The hon. Gentleman mentioned HMRC resources and so on. He referred to headcount. He will be aware of the dramatic reductions in headcount that occurred under the last Labour Government. In the last Parliament, we invested more than £1 billion in HMRC to tackle evasion, avoidance and non-compliance between 2010 and 2015. We made more than 40 changes in tax laws, closing loopholes and introducing major reforms to the UK tax system. I think most people would agree that it is much harder to avoid and evade taxes now than it was five years ago. Over this Parliament, up to 2020-21, we will be investing more than £800 million in funding in HMRC for matters relating to evasion and general non-compliance, which will help HMRC tackle evasion.
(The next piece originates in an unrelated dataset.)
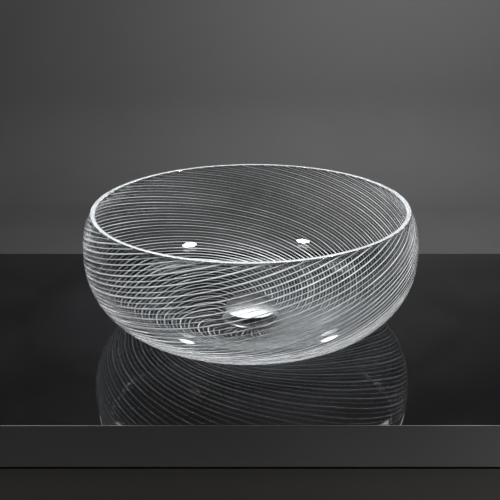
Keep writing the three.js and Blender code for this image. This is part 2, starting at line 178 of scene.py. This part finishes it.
def glass(name, colour, roughness, ior):
    """Clear glass that lets light rays through, so that what lies in it is lit."""
    shadow_tint = (0.86, 0.87, 0.88, 1)
    waviness = 0.25 * MM
    material, tree, shader = blank(name)
    link(tree, tinted(tree, noise(tree, 9), colour, 0.04), shader.inputs["Base Color"])
    shader.inputs["Transmission Weight"].default_value = 1.0
    shader.inputs["IOR"].default_value = ior
    link(tree, spread(tree, noise(tree, 30), 0, roughness), shader.inputs["Roughness"])
    relief(tree, noise(tree, 14, detail=1.0), shader, waviness)
    path = tree.nodes.new("ShaderNodeLightPath")
    clear = tree.nodes.new("ShaderNodeBsdfTransparent")
    clear.inputs["Color"].default_value = shadow_tint
    mix = tree.nodes.new("ShaderNodeMixShader")
    link(tree, path.outputs["Is Shadow Ray"], mix.inputs["Fac"])
    link(tree, shader.outputs["BSDF"], mix.inputs[1])
    link(tree, clear.outputs["BSDF"], mix.inputs[2])
    link(tree, mix.outputs["Shader"], tree.nodes["Material Output"].inputs["Surface"])
    return material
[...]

We have a proud record. It is not purely about staff numbers, although as it happens, enforcement and compliance numbers were not reduced in the last Parliament; the reductions in head count were generally within personal tax. It is not simply about headcount; it is about making use of technology and information and acting efficiently. We have a proud record on that front and we will continue in that vein. The clause is part of that process.
I beg to move,
That further consideration be now adjourned.
Before I put the Question, in fairness to Members and, in particular, members of staff, let me say that the Committee has made—without indecent haste and having studied each clause thoroughly—very considerable progress. It is conceivable that we might get to the end of the Bill today. I am conscious of the fact that some hon. Members have considerable distances to travel and may therefore wish to adjourn at an earlier stage. That is entirely a matter for the usual channels; it is not for me to decide. Ordinarily, I would suspend the Committee for a comfort break after about three hours, but I want to make it plain to hon. Members and to staff—because they need to know as well—that I am perfectly prepared to stay in the Chair and see this through if that is the wish of the Committee, but that is a matter for the usual channels to consider.